- [Exercise directions] Emit the entire listing verbatim.

## START Dataset excerpt

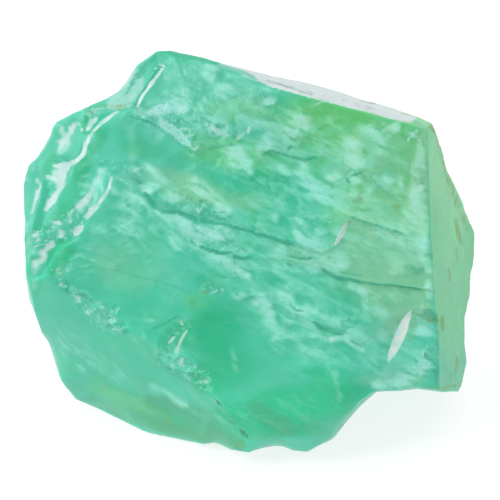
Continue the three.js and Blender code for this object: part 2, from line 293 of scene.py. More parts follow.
def alongPath(q, path):
    # distance from each point to a path, which side it is on (1 below or right of it), and the share along it
    path = np.asarray(path, dtype=float)
    best = np.full(len(q), np.inf)
    side = np.zeros(len(q))
    share = np.zeros(len(q))
    runs = np.linalg.norm(np.diff(path, axis=0), axis=1)
    reached = np.concatenate([[0], np.cumsum(runs)]) / runs.sum()
    for step in range(len(path) - 1):
        a, b = path[step], path[step + 1]
        along = b - a
        t = np.clip(((q - a) @ along) / (along @ along), 0, 1)
        gap = q - (a + t[:, None] * along)
        distance = np.hypot(gap[:, 0], gap[:, 1])
        nearer = distance < best
        best = np.where(nearer, distance, best)
        side = np.where(nearer, np.sign(along[0] * gap[:, 1] - along[1] * gap[:, 0]), side)
        share = np.where(nearer, reached[step] + t * (reached[step + 1] - reached[step]), share)
    return best, side, share


def strokes(q, marks, blunt=0.35):
    # Each mark is full inside its half width and fades over its soft border. It is thinner towards its ends,
    # down to the blunt share of its width. Marks that cross add up towards 1.
    total = np.zeros(len(q))
    for path, half, soft, strength in marks:
        distance, side, share = alongPath(q, path)
        taper = blunt + (1 - blunt) * np.clip(4 * share * (1 - share), 0, 1) ** (0.5 if blunt else 0.8)
        mask = strength * (1 - smooth(half * taper, half * taper + soft, distance))
        total = 1 - (1 - total) * (1 - np.clip(mask, 0, 1))
    return total


def patches(q, marks):
    # each mark is a soft oval: full in its middle, and faded where its turned ellipse ends
    total = np.zeros(len(q))
    for u, v, length, width, turn, strength in marks:
        c, s = math.cos(math.radians(turn)), math.sin(math.radians(turn))
        du, dv = q[:, 0] - u, v - q[:, 1]
        reach = np.hypot((du * c + dv * s) / length, (dv * c - du * s) / width)
        total = 1 - (1 - total) * (1 - strength * (1 - smooth(0.25, 1.0, reach)))
    return total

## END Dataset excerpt

- [Result]
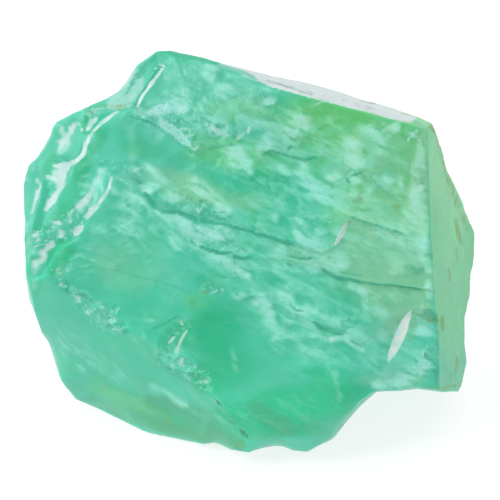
Continue the three.js and Blender code for this object: part 2, from line 293 of scene.py. More parts follow.
def alongPath(q, path):
    # distance from each point to a path, which side it is on (1 below or right of it), and the share along it
    path = np.asarray(path, dtype=float)
    best = np.full(len(q), np.inf)
    side = np.zeros(len(q))
    share = np.zeros(len(q))
    runs = np.linalg.norm(np.diff(path, axis=0), axis=1)
    reached = np.concatenate([[0], np.cumsum(runs)]) / runs.sum()
    for step in range(len(path) - 1):
        a, b = path[step], path[step + 1]
        along = b - a
        t = np.clip(((q - a) @ along) / (along @ along), 0, 1)
        gap = q - (a + t[:, None] * along)
        distance = np.hypot(gap[:, 0], gap[:, 1])
        nearer = distance < best
        best = np.where(nearer, distance, best)
        side = np.where(nearer, np.sign(along[0] * gap[:, 1] - along[1] * gap[:, 0]), side)
        share = np.where(nearer, reached[step] + t * (reached[step + 1] - reached[step]), share)
    return best, side, share


def strokes(q, marks, blunt=0.35):
    # Each mark is full inside its half width and fades over its soft border. It is thinner towards its ends,
    # down to the blunt share of its width. Marks that cross add up towards 1.
    total = np.zeros(len(q))
    for path, half, soft, strength in marks:
        distance, side, share = alongPath(q, path)
        taper = blunt + (1 - blunt) * np.clip(4 * share * (1 - share), 0, 1) ** (0.5 if blunt else 0.8)
        mask = strength * (1 - smooth(half * taper, half * taper + soft, distance))
        total = 1 - (1 - total) * (1 - np.clip(mask, 0, 1))
    return total


def patches(q, marks):
    # each mark is a soft oval: full in its middle, and faded where its turned ellipse ends
    total = np.zeros(len(q))
    for u, v, length, width, turn, strength in marks:
        c, s = math.cos(math.radians(turn)), math.sin(math.radians(turn))
        du, dv = q[:, 0] - u, v - q[:, 1]
        reach = np.hypot((du * c + dv * s) / length, (dv * c - du * s) / width)
        total = 1 - (1 - total) * (1 - strength * (1 - smooth(0.25, 1.0, reach)))
    return total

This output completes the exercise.